The asymmetry: the longs already have the operating story; the shorts need the cycle (financing costs, used-car price index — already starting to roll over per the May print at 140.8, -0.8% m/m) to break their way before AG1's gross-profit ramp does.
Peers (sense check only — not aggregate short interest)
Same-aggregator weekly snapshot for selected German mid-caps. This is a snapshot of currently-disclosed names above the 0.5% threshold, not a complete crowding ranking.
AG1's visible-disclosure sum (≈4.22%) ranks among the more crowded German mid/small caps in this snapshot — below TeamViewer (well-known persistent short), but above Delivery Hero, Puma, Hugo Boss and most others shown. The peer set is heavily skewed to discretionary/consumer/financial names where systematic short books are typically concentrated.

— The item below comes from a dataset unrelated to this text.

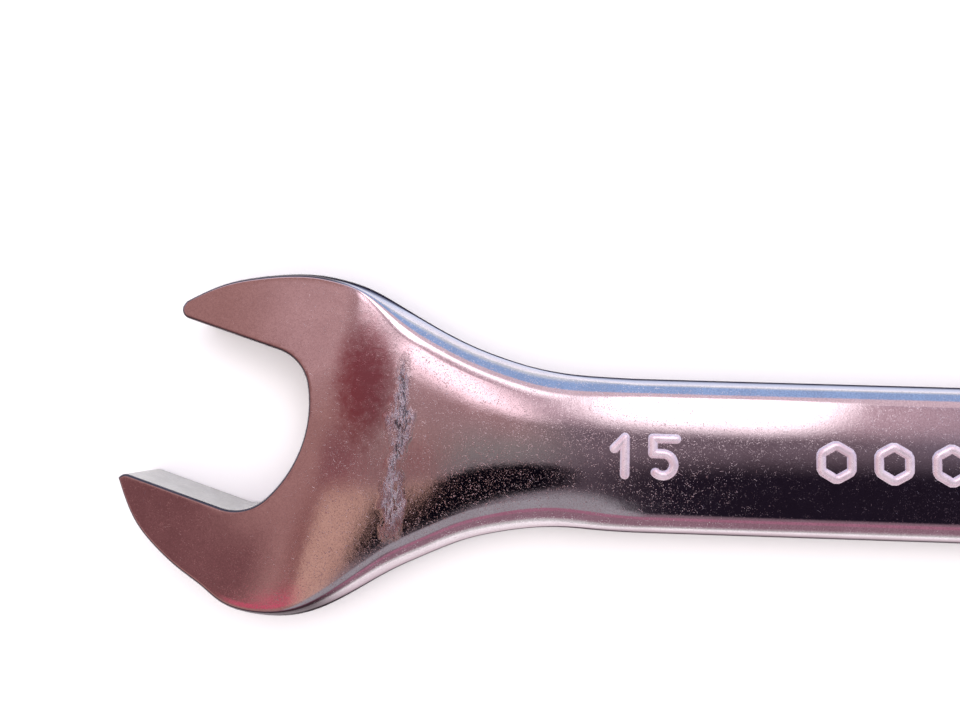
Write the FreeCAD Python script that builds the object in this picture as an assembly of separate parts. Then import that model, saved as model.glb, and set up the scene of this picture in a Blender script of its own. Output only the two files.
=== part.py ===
"""Reversible ratcheting combination wrench, 15 mm: a fixed open jaw at one end of a forged handle and a
ratcheting twelve-point ring at the other, with its ring tilted up so that knuckles clear the work.

Frame: millimetres. The origin is the centre of the ratcheting ring. X runs along the handle with the open
jaw towards -X, and Z points up from the side that carries the reversing lever. The ratchet's pieces are
drawn flat in the ring's own frame (x away from the handle, z along the drive axis), then tilted about Y.
"""

import FreeCAD
import Part

import math
import os

Placement, Rotation, Vector = FreeCAD.Placement, FreeCAD.Rotation, FreeCAD.Vector

# ---- driving dimensions ----
ACROSS_FLATS = 15.1  # opening for a 15 mm nut, with its working allowance
OVERALL_LENGTH = 200.0

RING_TILT = math.radians(15.0)
RING_R = 15.8
RING_HALF = 5.3  # half the ring's thickness
RING_EDGE = 0.8
NECK_FILLET = 22.0

HANDLE_HALF_WIDTH = 7.15
HANDLE_HALF = 2.8
HANDLE_CROWN = 0.45
HANDLE_BEVEL = 1.4

OPEN_HALF = 3.3
OPEN_BEVEL = 0.7
BLANK_HALF = OPEN_HALF + 0.25  # before its two faces are ground flat
FLAT_CROWN = 0.0005  # as good as flat
MOUTH_ANGLE = math.radians(17.5)
TIP_OFFSET = 4.3  # how far the middle of the jaw tips stands off the handle's centre line
JAW_TIP_SETBACK = 3.1  # how far the lower jaw's tip stands past the middle of the two tips

# the jaws' sides: distance into the mouth, and how far the upper and lower jaw stand off its centre line
JAW_SIDES = (
    (-0.8, 9.1, 8.3),
    (2.0, 11.85, 11.45),
    (4.8, 13.6, 13.25),
    (7.6, 14.85, 14.4),
    (10.4, 15.68, 15.25),
)
# from the jaws to the handle: upper side, lower side, half thickness and how far it has become the handle
FLARE = (
    ((17.45, 15.55), (7.9, -15.0), 3.42, 0.00),
    ((19.6, 14.75), (12.6, -15.6), 3.22, 0.15),
    ((21.9, 13.5), (17.0, -14.2), 3.03, 0.40),
    ((24.0, 12.3), (21.3, -11.65), 2.89, 0.60),
    ((26.4, 11.0), (24.7, -9.95), 2.83, 0.72),
    ((29.1, 9.75), (28.2, -8.45), 2.81, 0.82),
    ((31.9, 8.75), (31.5, -7.55), 2.80, 0.90),
    ((34.8, 7.95), (34.8, -7.02), 2.80, 0.96),
    ((37.9, 7.45), (37.9, -6.88), 2.80, 1.00),
    ((41.0, 7.25), (41.0, -7.05), 2.80, 1.00),
    ((44.1, 7.15), (44.1, -7.15), 2.80, 1.00),
)
HANDLE_FROM = 44.1  # from the jaw tips to where the handle runs straight
THROAT_CORNER_R = 4.1
THROAT_CORNER_U = 9.3
THROAT_R = 11.3
TIP_R = 0.9
TIP_U = -0.55
NOSE = ((0.63, 10.05), (2.45, 12.2))  # two points on a jaw's rounded end: from TIP_U, from the centre line

# stations along the handle, measured from the ring's centre
THICK_END = 20.15
TAPER_END = 33.0
BEND_START = 22.0
BEND_END = 36.0
NECK_START = 10.2
NECK_SECTIONS = 11

# ---- ratchet ----
TEETH = 72
GEAR_TIP_R = 11.6
GEAR_ROOT_R = 11.12
GEAR_BAND_HALF = 3.6
GEAR_HALF = 5.5
GEAR_UPPER_R = 10.25
GEAR_LOWER_R = 10.6
SOCKET_LEAD_IN = 0.55

BORE_R = 11.75
LIP_R = 10.3
LIP_UNDER = 3.7
RING_GROOVE_R = 12.35
GEAR_CLIP_IN_R = 11.0
GEAR_CLIP_OUT_R = RING_GROOVE_R
GEAR_CLIP_TOP = -3.7
GEAR_CLIP_THICK = 0.6
GEAR_CLIP_GAP = 24.0  # degrees

POCKET_HALF = 3.3
POCKET_X = -9.9
POCKET_R = 7.6
PAWL_ROUND_R = 7.05  # the pawl's outer corners, on the pocket's centre
LEVER_POCKET_R = 3.4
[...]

Evidence quality and limitations
What this page is not: it is not a complete aggregate short-interest figure for AG1, because Germany does not publish one. It is the floor implied by Bundesanzeiger ≥0.5% disclosures, plus a quality read on the holder composition and the absence of a forensic short thesis. Add a margin for sub-threshold positions if you are sizing.
Decision implications
- Positioning is material, the thesis is not. A ≥4.2% disclosed short with no activist report means the variant input is crowding and unwind risk, not a bear narrative to rebut.
- Coverage is illiquid. ~87 days to cover at 20% of ADV means a clean operating beat or guidance lift could squeeze; a cycle disappointment could trap shorts and amplify a drawdown.
- Watch trajectory, not level. The holder list is quant; positions are modular. The next two Bundesanzeiger updates and the 17 June Capital Markets Event are the highest-value real-time signals.
- Borrow is a known unknown. Absent licensed lending data, treat any "easy to borrow" assumption as untested. Locate risk is most likely to matter ahead of catalysts.
- Forensic risk: low (from this lens). No external allegations exist. If a forensic question is on the table, see the dedicated forensic page — this page found nothing on the short-thesis side that adds to it.